Karen posted in Our Happy Cat asking about her female 6-pound ragdoll’s habit. She had adopted the feline from the SPCA and noticed that whenever she fed her along with her other male cat, the ragdoll would gobble up her food then run to eat the other cat’s food. Within minutes, she would throw up, and it worried Karen that the ragdoll would damage her teeth. Besides, it was not healthy because the feline would be hungry again and repeat the process. Another fur parent, Dana from Montgomery, Illinois, noticed that Snickers, her kitty, would throw up all the time, mostly when he was mad. Dana thought it was Snickers’ way of controlling his humans because when upset, Snickers would go beside a person then puke. The same story is shared by Katchus, who posted in Houzz that one of her cats did not chew her food. Instead, she would eat so fast then vomit 10 minutes later. The only remedy was regulating the cat’s feeding lest it was guaranteed that she would puke immediately after eating.

Is it Bulimia?

Although the cats’ parents are convinced that the cats are bulimic, experts do not believe that is why they behave as they do. Caster clarified that, although the habit is similar to bulimia, the eating disorder has never been documented in cats. Instead, the kitties could suffer from other medical conditions that make them prone to vomiting. The article lists conditions such as food intolerance, inflammatory bowel disease, kidney and liver problems, and glandular conditions as the main reasons for regular vomiting. Additionally, Dana’s concern that Snickers’ puking was his technique of controlling people was farfetched. As explained by the vet’s response to Dana’s predicament, the main reason is that Snickers could be suffering from stress, thus vomits whenever he gets upset. As for Karen, her ragdoll being a rescue could explain her behavior. Foster children who are thrown from home to home never know whether the meal provided could be their last; hence they stuff their pockets with extra, just in case. Similarly, Karen’s ragdoll was unsure if she had found her forever home; thus, she ate fast, hoping to store up enough to last her a few days.

When Should You Be Concerned about a Cat’s Vomiting?

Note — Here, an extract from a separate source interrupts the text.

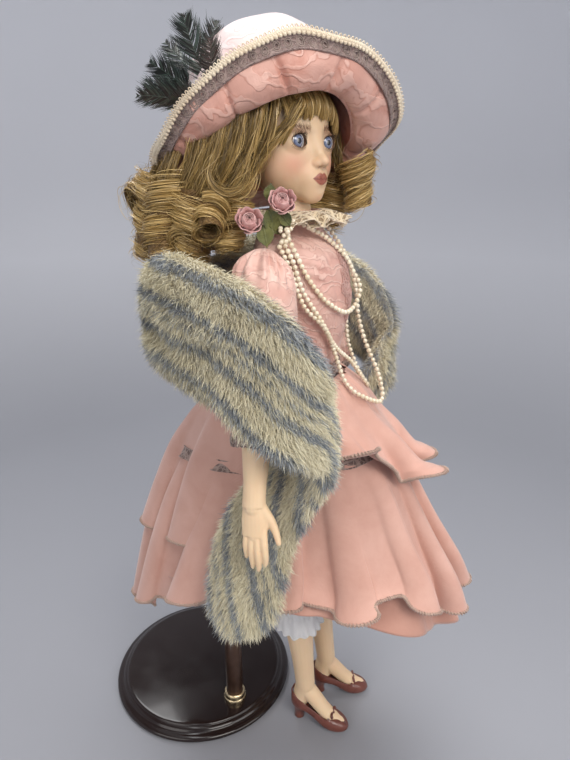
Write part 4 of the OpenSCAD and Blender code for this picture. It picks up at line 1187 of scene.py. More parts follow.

Hill’s explains that, after grooming, it is common to have your cat vomiting due to hairballs. Still, that is not reason enough to call your vet. However, once the hairballs grow bigger and cause intestinal blockage, then you should be concerned. Usually, in the case of hairballs, the vomit is yellow and foamy; should the color change to thick yellow bile, it could indicate kidney problems. Moreover, if the thick yellow vomit is accompanied by abnormal behavior, lethargy, or change in appetite, you should seek a vet’s help. If the vomiting is usually after eating fast, it is a “bulimic” tendency, which continues until a cat relaxes in the new environment. In the vet’s world, such fast-eating, followed by vomiting, is referred to as regurgitation and is caused by poorly digested food.

As a concerned pet parent, you can speed their acclimatization process by only feeding the cat with small amounts of food throughout the day. Also, dry foods are much better to encourage chewing and reduce the speed of eating. Also, dry food is excellent for teeth development. As the vomiting reduces, you can increase the amount of food and reduce the frequency of feeding until the vomiting stops, after which you can adopt a normal feeding routine. Moreover, you can make feeding time a little bit more fun and healthy. For instance, a food puzzle toy encourages a cat to hunt for food, which helps burn a few calories and slows down eating. You should also not be persuaded by the sweet purring and rubbing of your cat’s body against you to give it more food. Instead, let the cat feed in another room and teach it to feed from its bowl only.

Are There other Eating Disorders in Cats?

Now that we have established that there is no such thing as a bulimic cat, you should know that there are other eating disorders besides overeating. Under-eating could also be an issue with your cat, and of course, the symptoms include weakness, weight loss, and depression, among others. The loss of appetite can be due to underlying medical conditions such as cancer and diabetes, but you cannot be sure until you see a vet. You should also note that there is a difference between extreme appetite loss and the inability to feed due to pain or disease.

Pica is also common and refers to a cat eating inedible objects. It is common in cats that were not properly weaned, and it starts with sucking on objects like blankets. Others develop pica in response to a deficiency in their blood; for example, adult cats can feed on their litter due to anemia. Sometimes, cats are just bored and will feed on anything to keep them occupied. The disorder is dangerous because it can cause poisoning when the felines feed on toxic substances.